How much padding, or thickness, you have to your socks is also going to be important.  On the surface of it, you will assume that a thicker sock would be best.  But this is simply untrue.  It is, after all, or would be, a disaster if the sock was too thick that is rubbed up against your shoe, forcing you to change the way in which you walk.  It’s also a folly to go too far the other way.  Very thin socks make for comfortable things to wear around the house, but they can scrape the feet in a way that makes you miserable.  And they don’t offer much, if any support, to you while playing a difficult sport that requires various motions.  It just depends on you and your playing style.  Your preference will rule the day, just try not to take it to either extreme, and you should be pretty happy with the end product.


There are a few different looks that you can sport while playing the game of tennis, and they are all down to you and what you need at the time.


This is the kind of sock that we are all used to seeing and wearing when on the court.  These shocks are going to rise above the shoes to the tune of about six inches (or a little bit more).  This puts them at the middle part of your calves, a decent area for you to have covered.  This means it takes up some area but not too much, meaning you get a decent amount of air in there while also having a modicum of support from them.  If it’s super hot or cold, this might not be the call, but anything in between would make this a good call.

No Show

The name says it all here.  These socks don’t show at all, or are close to not showing.  This is the kind of style that is en vogue today more, though the crew has seen a resurgence of sorts in the last few years and might soon surpass it.  These are really great for those very hot days since there is minimal coverage.  But with that you do get a lack of support compared to crew socks.  Look out for ones that don’t cover enough of your heel, though, as they can rub and cause blistering to occur.

Quarter Socks

This is just a good compromise between the first two options.  It will be good for those mildly cool days and will give you some extra support, but it won’t take up as much room on your legs, either.  If you’re used to your no show socks moving around while you play, this is the type you need to give a try.

The Best Four Tennis Socks of 2019 Reviews

  1. Adidas Traxion Tennis Crew Socks

These socks are by no means the cheapest, but they represent one of the new wave varieties that have taken the world by storm. These socks are a tri blend of materials to make them comfortable and to give them compression at the same time. By doing this, they are both stable and secure.  The heel has the ‘Traxion’ lines to reduce slippage of the feet, but it does so without unnecessary thickness.  By using their patented Climalite technology, moisture is wicked as well, making these about as well rounded as you will find on the market.  On top of that, they coverage a lot of area, so if you are going to be playing in the cold or on certain surfaces and need more covered, this is the right choice for you to be making.

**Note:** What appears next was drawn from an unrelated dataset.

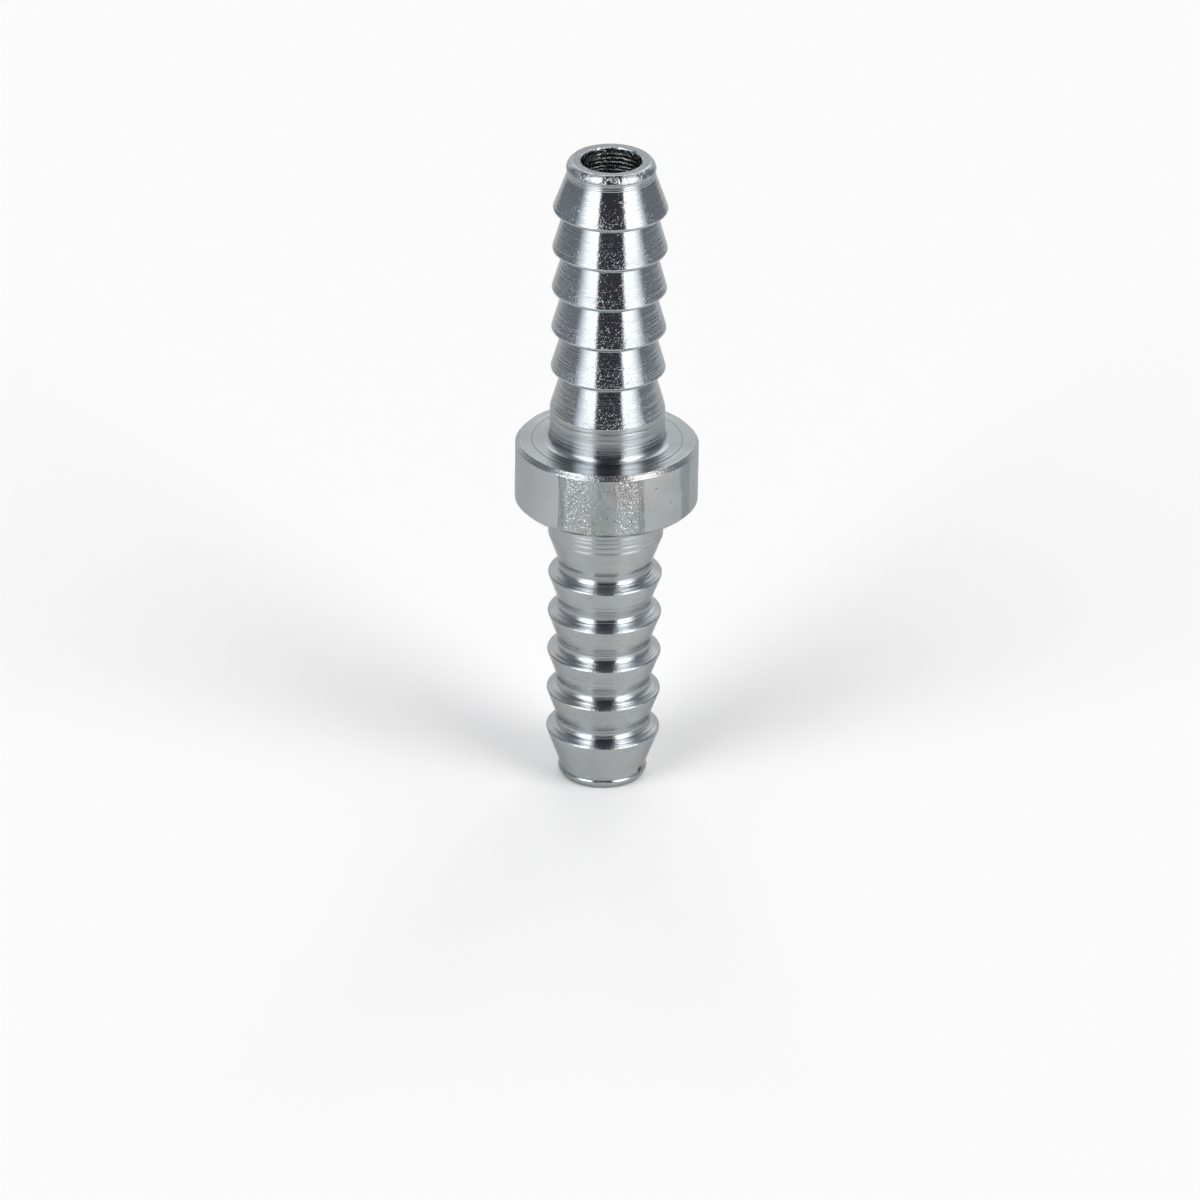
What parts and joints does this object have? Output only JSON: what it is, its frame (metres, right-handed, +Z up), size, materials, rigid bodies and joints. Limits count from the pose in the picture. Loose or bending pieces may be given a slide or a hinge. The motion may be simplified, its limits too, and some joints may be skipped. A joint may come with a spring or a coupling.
{
  "type": "double-ended hose connector",
  "caption": "Straight tube turned from bar that joins two hoses: a plain collar at mid-length, and on each side a plain seat and a row of tapered barbs, open right through.",
  "frame": {"origin": "centre of the lower end face, on the bore's axis", "axes": "+Z up the bore's axis, from the end face it stands on to the other; it is round, so +X and +Y are free"},
  "size_m": [0.016, 0.016, 0.059],
  "materials": {
    "plated_steel": "bright zinc plate with a faint blue cast over turning marks; the collar's side keeps the drawn bar's mottled skin"
  },
  "bodies": {
    "root": {"hose_connector": "plated_steel"}
  },
  "joints": []
}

  • Cushion in all areas of the foot
  • Great for maintaining your cool
  • Will not slip or bunch up


  • Pretty expensive
  1. Prince Women’s Low Cut Tab Athletic Socks

If you’d like something a little less high profile, then this low cut socks will do the trick for the ladies out there. On top of that, you will be getting six pairs of them for just a little more than the pair of just one of the Traxion’s. It’s not just quantity here, though.  These are very comfortable with a ‘tab’ that keeps the socks right in their place, while the use of spandex makes them conform to the foot better.  The sole is cushioned yet not bulky, a big improvement over socks from bygone eras.  On top of that, they use polyester to control the temperature by providing adequate ventilation to the feet, a very necessary thing if you are going to be out in the hot sun.  These are more than ideal on a very warm day, since they take up so little space. They also have no seam in the toe, meaning no more discomfort from awful bunching up!


  • Tab keeps socks in place
  • Very low profile
  • Lots of bang for your buck
  1. HUSO Men’s Performance Ankle Socks

If it is compression that you seek first and foremost, then this pair of socks from HUSO are your go-to socks. Using a number of different materials, these will conform to your foot and also increase your performance, with the compressing beginning in the middle of the foot and going back toward the heels to give you arch support. That’s not all they do, though, unlike so many in this sort of niche.  They do a great job of wicking sweat and yuck as well, making sure you do not get bogged down with the extra weight.  They do offer some padding in the heels and toes, and even have a heel cup, common in shoes but not socks.  But the key part here is that they do not have a ton of thickness to them and won’t make you uncomfortable in the process of playing.  They also have a lot of awesome colors, too, so that’s a plus!


  • Plethora of flashy colors
  • Very compressive quality
  • Padded but not bulky
  1. Thorlos Unisex Thick Crew Tennis Socks

These are by far the most expensive socks on the list, but they have shown to be a big time help for players that need a ton of protection and support from their socks. These are thick and cushioned, a lot thicker than most that we have seen, using padding that will keep the ball of the foot and the heel cushioned enough so that blisters simply will not form. On top of that, they have shown to be extremely good in the heat of the day, too, with wicking properties that will keep you running on the toughest of courts. While it must be said that these socks, without a seam, aren’t going to last as long as their other ones that do have seams, these will last a very, very long time yet.  That means you will be getting a lot of value out of them, even if the price does set you back. Another thing to think about is the aesthetics of them, which are a little lacking compared to our other listings.


  • Extra thickness
  • Blisters be gone
  • Extreme durability


  • Very high price
  • Not the best looking


Picking out the right pair of socks might seem like a very trivial part of playing tennis.  Out of all of the things that make you a good player, socks wouldn’t be at the top of your list.  But it can have a major impact on the match you play, or the practice you are trying to put in, if you are not equipped properly with the right socks.  There are a lot of factors that go into picking out the best pair, but at the end of the day, it’s all about finding what you like and what works for you.  Hopefully, we’ve helped you arrive at that point!